4. Provision of information to the FCA
As the moment the information under 9(1)(1) is provided is decisive for the forming of an order of priority between the business undertakings in a competitive situation, it is important that the business undertaking exposing the cartel supplies the information to the FCA in a manner which ensures that the time the information was submitted can be indisputably established. The business undertaking may be assured of the registration of the information provided by delivering the information in person or through an agent to the FCA’s Cartels Unit or by sending the information to the FCA’s telefax number serving this purpose only (see the contact information below).
Submitting the information in person or through an agent is recommended. A business undertaking shall then contact the Head of the Cartels Unit or his deputy and set a date for a meeting. If the information is delivered outside office hours or the business undertaking cannot establish contact with the Head of the Cartels Unit or his deputy for some other reason, the information may be delivered by using the telefax number. When the telefax is used, the exact date the information was supplied will be automatically recorded. In spite of this, a business undertaking shall be in contact with the FCA’s Cartels Unit e.g. through an agent prior to sending the fax or immediately after it, to make sure that the information supplied is precise enough for the forming of an order of priority.
Providing information through the mail is not recommended, as it is unlikely that the time the information was submitted will be recorded precisely enough.

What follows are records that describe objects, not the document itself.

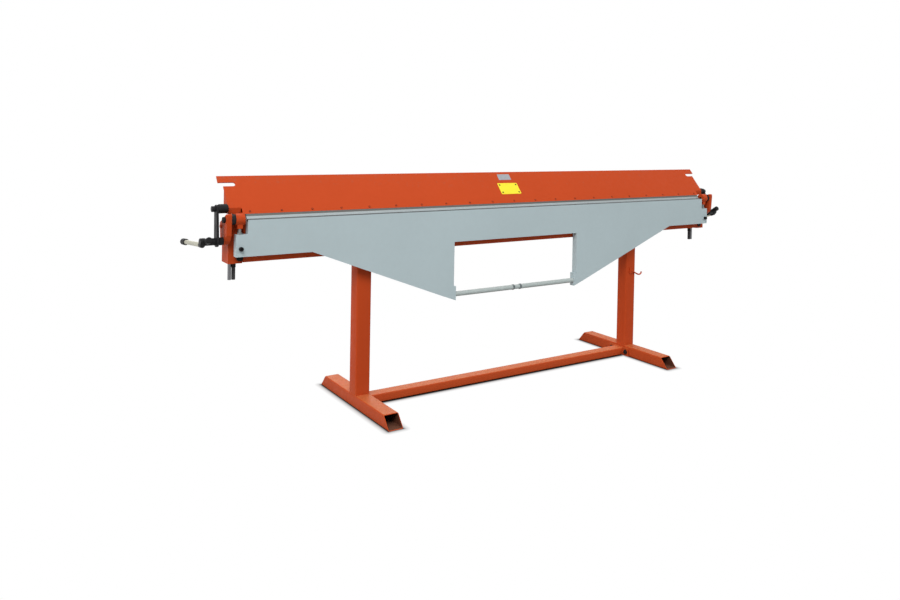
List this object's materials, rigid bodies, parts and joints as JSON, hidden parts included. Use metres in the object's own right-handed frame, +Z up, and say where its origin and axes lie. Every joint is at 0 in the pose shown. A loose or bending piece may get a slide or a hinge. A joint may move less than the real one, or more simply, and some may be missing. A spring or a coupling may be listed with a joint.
{
  "type": "sheet metal brake",
  "caption": "Long hand-operated sheet metal brake on a two-post stand, with a sloped clamping beam, a hinged folding beam with a trussed window, and end clamp cranks.",
  "frame": {"origin": "on the floor, midway between the two posts, at the centre of the feet", "axes": "+X along the beams to the operator's right, +Z up, the operator stands at -Y"},
  "size_m": [3.5488, 0.777, 1.175],
  "materials": {
    "orange_enamel": "satin orange-red enamel on steel",
    "grey_enamel": "satin blue-grey enamel on steel",
    "black_steel": "blackened steel",
    "black_plastic": "matt black plastic grip",
    "bright_steel": "ground bright steel",
    "dark_steel": "dark oiled steel",
    "zinc_steel": "yellowish zinc plate",
    "black_rubber": "black rubber"
  },
  "bodies": {
    "stand": {"left_foot": "orange_enamel", "right_foot": "orange_enamel", "left_post": "orange_enamel", "right_post": "orange_enamel", "left_saddle_plate": "orange_enamel", "right_saddle_plate": "orange_enamel", "left_crossbar_flange": "orange_enamel", "right_crossbar_flange": "orange_enamel", "left_cheek": "orange_enamel", "right_cheek": "orange_enamel", "left_rest_buffer": "black_rubber", "right_rest_buffer": "black_rubber", "left_hinge_ear": "orange_enamel", "right_hinge_ear": "orange_enamel", "left_hinge_pin": "black_steel", "right_hinge_pin": "black_steel", "left_hinge_washer": "black_steel", "right_hinge_washer": "black_steel", "crossbar": "orange_enamel", "tool_hook": "orange_enamel", "bed_beam": "orange_enamel", "bed_jaw": "bright_steel", "rear_strap": "orange_enamel"},
    "clamping_beam": {"upper_beam": "orange_enamel", "nose_blade": "dark_steel", "left_end_plate": "orange_enamel", "right_end_plate": "orange_enamel", "left_guide_rod": "bright_steel", "right_guide_rod": "bright_steel", "left_guide_tube": "black_steel", "right_guide_tube": "black_steel"},
    "folding_beam": {"bending_beam": "grey_enamel", "bending_blade": "dark_steel", "left_tab_bolt": "black_steel", "right_tab_bolt": "black_steel", "left_knuckle": "orange_enamel", "right_knuckle": "orange_enamel", "left_tie_tube": "grey_enamel", "right_tie_tube": "grey_enamel"},
    "tension_screw": {"tension_screw": "grey_enamel"},
    "left_crank": {"left_crank_hub": "black_steel", "left_crank_arm": "black_steel", "left_lever_knob": "black_plastic", "left_lever": "zinc_steel", "left_lever_cap": "black_plastic", "left_grip_bolt": "black_steel"},
    "left_grip": {"left_grip": "black_plastic"},
    "left_lock_nut": {"left_lock_nut": "grey_enamel"},
    "left_adjusting_stud": {"left_adjusting_stud": "zinc_steel"},
    "right_crank": {"right_crank_hub": "black_steel", "right_crank_arm": "black_steel", "right_lever_knob": "black_plastic", "right_lever": "zinc_steel", "right_lever_cap": "black_plastic", "right_grip_bolt": "black_steel"},
    "right_grip": {"right_grip": "black_plastic"},
    "right_lock_nut": {"right_lock_nut": "grey_enamel"},
    "right_adjusting_stud": {"right_adjusting_stud": "zinc_steel"}
  },
  "joints": [
    {"name": "clamp_lift", "type": "slide", "parent": "stand", "child": "clamping_beam", "axis": [0, 0, 1], "range_m": [0, 0.04]},
    {"name": "fold_turn", "type": "hinge", "parent": "stand", "child": "folding_beam", "pos_m": [0, -0.06, 0.9863], "axis": [-1, 0, 0], "range_deg": [0, 125]},
    {"name": "tension_screw_turn", "type": "hinge", "parent": "folding_beam", "child": "tension_screw", "pos_m": [0, -0.06805, 0.53], "axis": [1, 0, 0], "continuous": true},
    {"name": "left_crank_turn", "type": "hinge", "parent": "stand", "child": "left_crank", "pos_m": [-1.6899, -0.031, 0.8865], "axis": [-1, 0, 0], "range_deg": [0, 100]},
    {"name": "left_grip_turn", "type": "hinge", "parent": "left_crank", "child": "left_grip", "pos_m": [-1.644, -0.0225, 1.0337], "axis": [1, 0, 0], "continuous": true},
    {"name": "left_lock_nut_turn", "type": "hinge", "parent": "folding_beam", "child": "left_lock_nut", "pos_m": [-0.0307, -0.06805, 0.53], "axis": [1, 0, 0], "continuous": true},
    {"name": "left_adjusting_stud_turn", "type": "hinge", "parent": "folding_beam", "child": "left_adjusting_stud", "pos_m": [-1.6015, -0.0647, 0.9175], "axis": [0, 0, 1], "continuous": true},
    {"name": "right_crank_turn", "type": "hinge", "parent": "stand", "child": "right_crank", "pos_m": [1.6899, -0.031, 0.8865], "axis": [-1, 0, 0], "range_deg": [0, 100]},
    {"name": "right_grip_turn", "type": "hinge", "parent": "right_crank", "child": "right_grip", "pos_m": [1.644, 0.01775, 1.02565], "axis": [1, 0, 0], "continuous": true},
    {"name": "right_lock_nut_turn", "type": "hinge", "parent": "folding_beam", "child": "right_lock_nut", "pos_m": [0.0307, -0.06805, 0.53], "axis": [1, 0, 0], "continuous": true},
    {"name": "right_adjusting_stud_turn", "type": "hinge", "parent": "folding_beam", "child": "right_adjusting_stud", "pos_m": [1.6015, -0.0647, 0.9175], "axis": [0, 0, 1], "continuous": true}
  ],
  "couplings": [
    {"joint": "left_crank_turn", "follows": "clamp_lift", "rad_per_m": 43.6},
    {"joint": "right_crank_turn", "follows": "clamp_lift", "rad_per_m": 43.6}
  ]
}
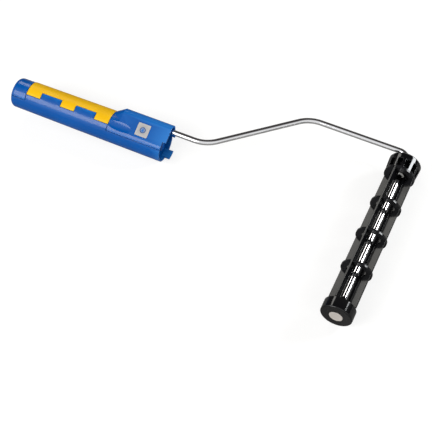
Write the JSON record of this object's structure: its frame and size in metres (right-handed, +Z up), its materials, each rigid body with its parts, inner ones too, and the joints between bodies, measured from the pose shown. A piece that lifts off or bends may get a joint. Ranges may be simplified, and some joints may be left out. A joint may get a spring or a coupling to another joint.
{
  "type": "paint roller frame",
  "caption": "Paint roller frame: two-shell handle with a soft inlay and a pole socket, bent round-steel arm and a freely spinning slotted cage for a roller cover.",
  "frame": {"origin": "centre of the mouth of the extension-pole socket, at the rear face of the handle", "axes": "+X forward along the handle, -X out of the socket; +Y towards the arm's last leg, so that the cage hangs from it towards -Y; +Z up, normal to the plane of the bent arm"},
  "size_m": [0.588, 0.2886, 0.0657],
  "materials": {
    "blue_plastic": "satin moulded, deep blue",
    "soft_yellow": "matt soft inlay",
    "plate": "satin pale grey",
    "emblem": "satin blue",
    "bright_rod": "bright plated",
    "black_plastic": "glossy black",
    "pale_disc": "matt beige grey",
    "inner_plastic": "matt dark grey",
    "bearing_plastic": "natural acetal",
    "zinc_steel": "zinc plated"
  },
  "bodies": {
    "handle": {"upper_shell": "blue_plastic", "lower_shell": "blue_plastic", "grip_inlay": "soft_yellow", "pole_sleeve": "inner_plastic", "badge_plate": "plate", "badge_emblem": "emblem", "rod_saddle": "inner_plastic", "rod_cross_pin": "zinc_steel", "saddle_screws": "zinc_steel", "shell_screws": "zinc_steel", "arm_rod": "bright_rod", "axle_collar": "zinc_steel", "thrust_washer": "bearing_plastic", "tip_washer": "zinc_steel", "axle_clip": "zinc_steel"},
    "cage": {"crown": "black_plastic", "inner_bush": "bearing_plastic", "cage_core": "black_plastic", "end_cap": "black_plastic", "outer_bush": "bearing_plastic", "end_disc": "pale_disc"}
  },
  "joints": [
    {"name": "cage_spin", "type": "hinge", "parent": "handle", "child": "cage", "pos_m": [0.565, -0.03272, 0.01925], "axis": [0, 1, 0], "continuous": true}
  ]
}
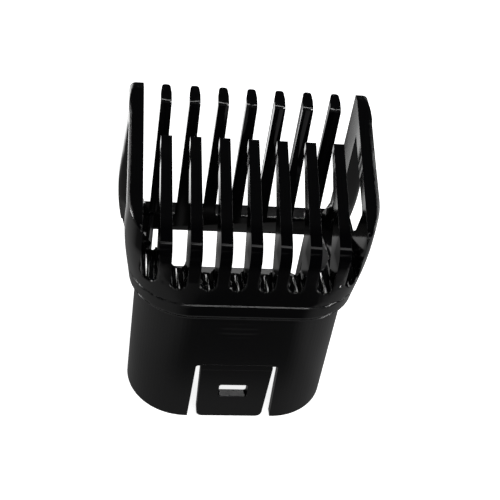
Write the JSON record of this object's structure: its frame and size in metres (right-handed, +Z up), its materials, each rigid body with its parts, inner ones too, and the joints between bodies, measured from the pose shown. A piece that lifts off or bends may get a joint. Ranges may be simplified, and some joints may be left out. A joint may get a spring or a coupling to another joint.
{
  "type": "hair clipper guide comb",
  "caption": "Clip-on guide comb for a hair clipper: an open sleeve with a springy catch tongue carries a crown of ribs and teeth between two side guards.",
  "frame": {"origin": "middle of the sleeve's open bottom rim", "axes": "+X to the comb's right, +Y to the back, where the tall teeth are, +Z up along the sleeve to the tips"},
  "size_m": [0.0518, 0.0368, 0.0624],
  "materials": {
    "satin_black": "moulded, fine satin",
    "gloss_black": "moulded, polished"
  },
  "bodies": {
    "comb": {"sleeve": "satin_black", "collar": "gloss_black", "front_bowl": "gloss_black", "left_cheek": "gloss_black", "right_cheek": "gloss_black", "rear_rail": "gloss_black", "rear_tooth_1": "gloss_black", "rear_tooth_2": "gloss_black", "rear_tooth_3": "gloss_black", "rear_tooth_4": "gloss_black", "rear_tooth_5": "gloss_black", "rear_tooth_6": "gloss_black", "rear_tooth_7": "gloss_black", "front_rib_1": "gloss_black", "front_rib_2": "gloss_black", "front_rib_3": "gloss_black", "front_rib_4": "gloss_black", "front_rib_5": "gloss_black", "front_rib_6": "gloss_black", "front_rib_7": "gloss_black"},
    "tongue": {"latch_tongue": "satin_black"}
  },
  "joints": [
    {"name": "latch_flex", "type": "hinge", "parent": "comb", "child": "tongue", "pos_m": [0, -0.01685, 0.0151], "axis": [1, 0, 0], "range_deg": [-5, 3], "stiffness_Nm_per_rad": 1.5}
  ]
}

Prior to delivering information, business undertakings shall make sure that the contact information quoted below has not changed.
Contact information
FCA, Cartels Unit, Pitkänsillanranta 3 A, 00530 Helsinki, Finland
Telephone for Head of the Cartels Unit (exchange): +358 9 73141/ Head of the Cartels Unit
Telefax number for leniency applications +358 9 7314 3400
[i] Act on Competition Restrictions No 489/1992, last amended by 318/2004.